(Task inputs):
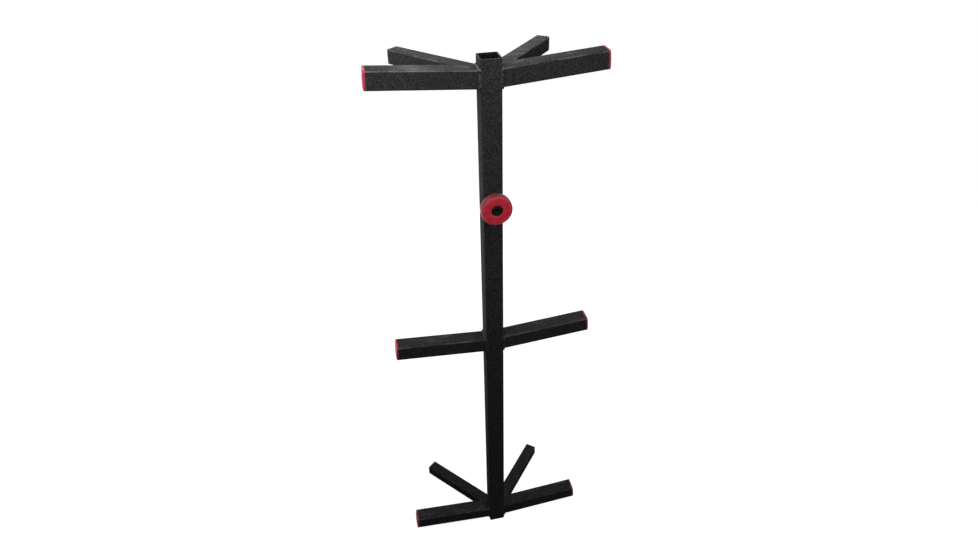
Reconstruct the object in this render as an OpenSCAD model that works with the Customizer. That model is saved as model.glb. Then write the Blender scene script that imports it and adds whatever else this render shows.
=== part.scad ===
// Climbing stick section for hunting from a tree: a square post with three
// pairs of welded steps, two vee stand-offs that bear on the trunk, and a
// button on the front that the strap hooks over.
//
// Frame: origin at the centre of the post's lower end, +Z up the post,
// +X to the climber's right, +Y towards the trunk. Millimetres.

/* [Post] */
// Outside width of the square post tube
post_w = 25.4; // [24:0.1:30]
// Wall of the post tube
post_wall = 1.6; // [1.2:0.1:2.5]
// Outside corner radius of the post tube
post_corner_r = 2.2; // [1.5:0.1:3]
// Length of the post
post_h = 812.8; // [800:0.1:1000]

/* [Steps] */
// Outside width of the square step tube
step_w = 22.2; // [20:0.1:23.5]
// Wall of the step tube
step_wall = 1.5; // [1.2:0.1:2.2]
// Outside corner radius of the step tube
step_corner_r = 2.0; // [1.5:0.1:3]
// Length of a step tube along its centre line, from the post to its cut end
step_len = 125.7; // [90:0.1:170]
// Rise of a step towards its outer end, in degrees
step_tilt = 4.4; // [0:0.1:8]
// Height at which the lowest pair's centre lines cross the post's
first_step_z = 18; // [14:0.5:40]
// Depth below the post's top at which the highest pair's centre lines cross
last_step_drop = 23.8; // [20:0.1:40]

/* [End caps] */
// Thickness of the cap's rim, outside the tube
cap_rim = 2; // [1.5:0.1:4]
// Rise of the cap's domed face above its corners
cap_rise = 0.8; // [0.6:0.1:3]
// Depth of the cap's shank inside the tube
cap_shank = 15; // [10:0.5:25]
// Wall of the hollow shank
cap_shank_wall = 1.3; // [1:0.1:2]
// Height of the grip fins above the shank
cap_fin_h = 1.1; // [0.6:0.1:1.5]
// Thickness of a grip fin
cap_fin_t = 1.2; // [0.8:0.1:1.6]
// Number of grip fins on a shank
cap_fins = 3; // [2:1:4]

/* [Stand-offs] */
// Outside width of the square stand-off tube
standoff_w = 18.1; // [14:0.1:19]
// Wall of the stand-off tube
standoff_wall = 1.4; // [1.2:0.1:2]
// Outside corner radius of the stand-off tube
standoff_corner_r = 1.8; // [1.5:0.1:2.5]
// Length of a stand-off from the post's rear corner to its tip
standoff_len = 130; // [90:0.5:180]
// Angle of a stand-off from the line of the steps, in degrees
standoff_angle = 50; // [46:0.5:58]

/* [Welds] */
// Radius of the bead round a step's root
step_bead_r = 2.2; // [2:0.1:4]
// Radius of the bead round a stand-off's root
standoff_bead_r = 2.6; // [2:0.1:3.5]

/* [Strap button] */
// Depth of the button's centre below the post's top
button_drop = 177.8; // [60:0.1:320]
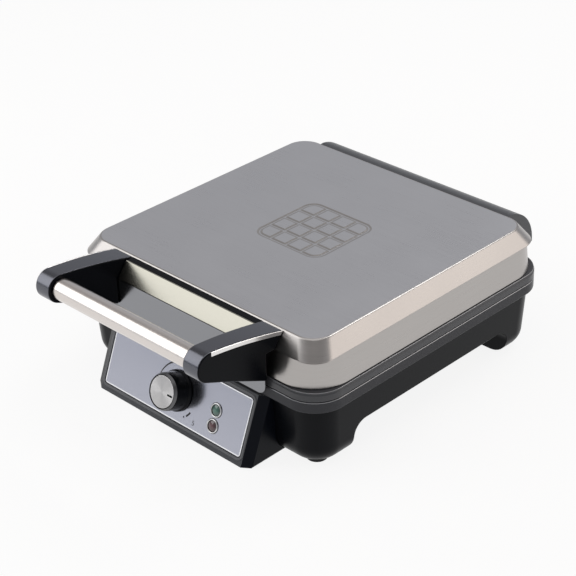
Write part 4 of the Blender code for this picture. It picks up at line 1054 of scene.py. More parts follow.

(Exercise): Restate the data above exactly, keeping each word as it stands.

(In response):
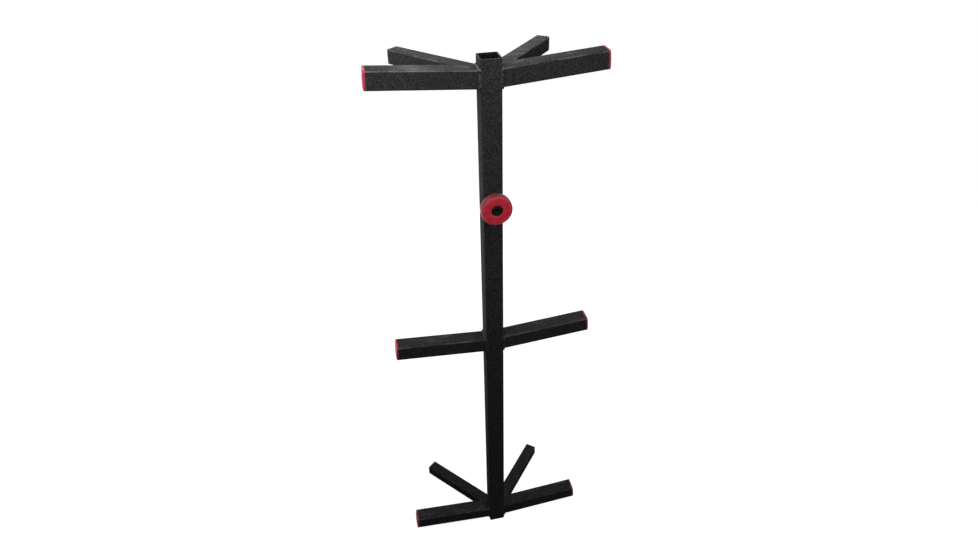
Reconstruct the object in this render as an OpenSCAD model that works with the Customizer. That model is saved as model.glb. Then write the Blender scene script that imports it and adds whatever else this render shows.
=== part.scad ===
// Climbing stick section for hunting from a tree: a square post with three
// pairs of welded steps, two vee stand-offs that bear on the trunk, and a
// button on the front that the strap hooks over.
//
// Frame: origin at the centre of the post's lower end, +Z up the post,
// +X to the climber's right, +Y towards the trunk. Millimetres.

/* [Post] */
// Outside width of the square post tube
post_w = 25.4; // [24:0.1:30]
// Wall of the post tube
post_wall = 1.6; // [1.2:0.1:2.5]
// Outside corner radius of the post tube
post_corner_r = 2.2; // [1.5:0.1:3]
// Length of the post
post_h = 812.8; // [800:0.1:1000]

/* [Steps] */
// Outside width of the square step tube
step_w = 22.2; // [20:0.1:23.5]
// Wall of the step tube
step_wall = 1.5; // [1.2:0.1:2.2]
// Outside corner radius of the step tube
step_corner_r = 2.0; // [1.5:0.1:3]
// Length of a step tube along its centre line, from the post to its cut end
step_len = 125.7; // [90:0.1:170]
// Rise of a step towards its outer end, in degrees
step_tilt = 4.4; // [0:0.1:8]
// Height at which the lowest pair's centre lines cross the post's
first_step_z = 18; // [14:0.5:40]
// Depth below the post's top at which the highest pair's centre lines cross
last_step_drop = 23.8; // [20:0.1:40]

/* [End caps] */
// Thickness of the cap's rim, outside the tube
cap_rim = 2; // [1.5:0.1:4]
// Rise of the cap's domed face above its corners
cap_rise = 0.8; // [0.6:0.1:3]
// Depth of the cap's shank inside the tube
cap_shank = 15; // [10:0.5:25]
// Wall of the hollow shank
cap_shank_wall = 1.3; // [1:0.1:2]
// Height of the grip fins above the shank
cap_fin_h = 1.1; // [0.6:0.1:1.5]
// Thickness of a grip fin
cap_fin_t = 1.2; // [0.8:0.1:1.6]
// Number of grip fins on a shank
cap_fins = 3; // [2:1:4]

/* [Stand-offs] */
// Outside width of the square stand-off tube
standoff_w = 18.1; // [14:0.1:19]
// Wall of the stand-off tube
standoff_wall = 1.4; // [1.2:0.1:2]
// Outside corner radius of the stand-off tube
standoff_corner_r = 1.8; // [1.5:0.1:2.5]
// Length of a stand-off from the post's rear corner to its tip
standoff_len = 130; // [90:0.5:180]
// Angle of a stand-off from the line of the steps, in degrees
standoff_angle = 50; // [46:0.5:58]

/* [Welds] */
// Radius of the bead round a step's root
step_bead_r = 2.2; // [2:0.1:4]
// Radius of the bead round a stand-off's root
standoff_bead_r = 2.6; // [2:0.1:3.5]

/* [Strap button] */
// Depth of the button's centre below the post's top
button_drop = 177.8; // [60:0.1:320]
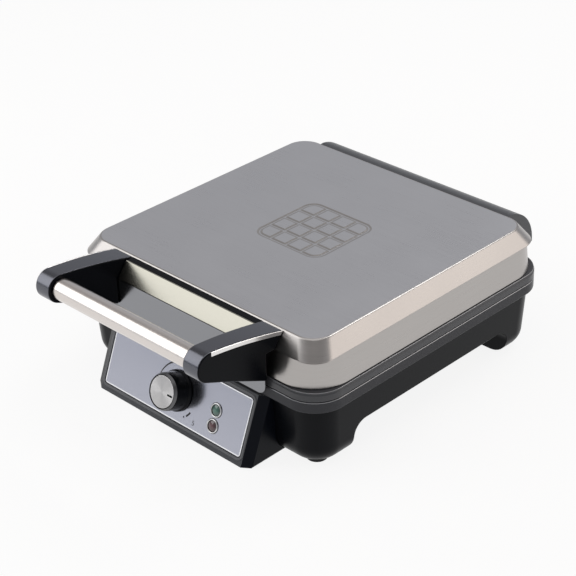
Write part 4 of the Blender code for this picture. It picks up at line 1054 of scene.py. More parts follow.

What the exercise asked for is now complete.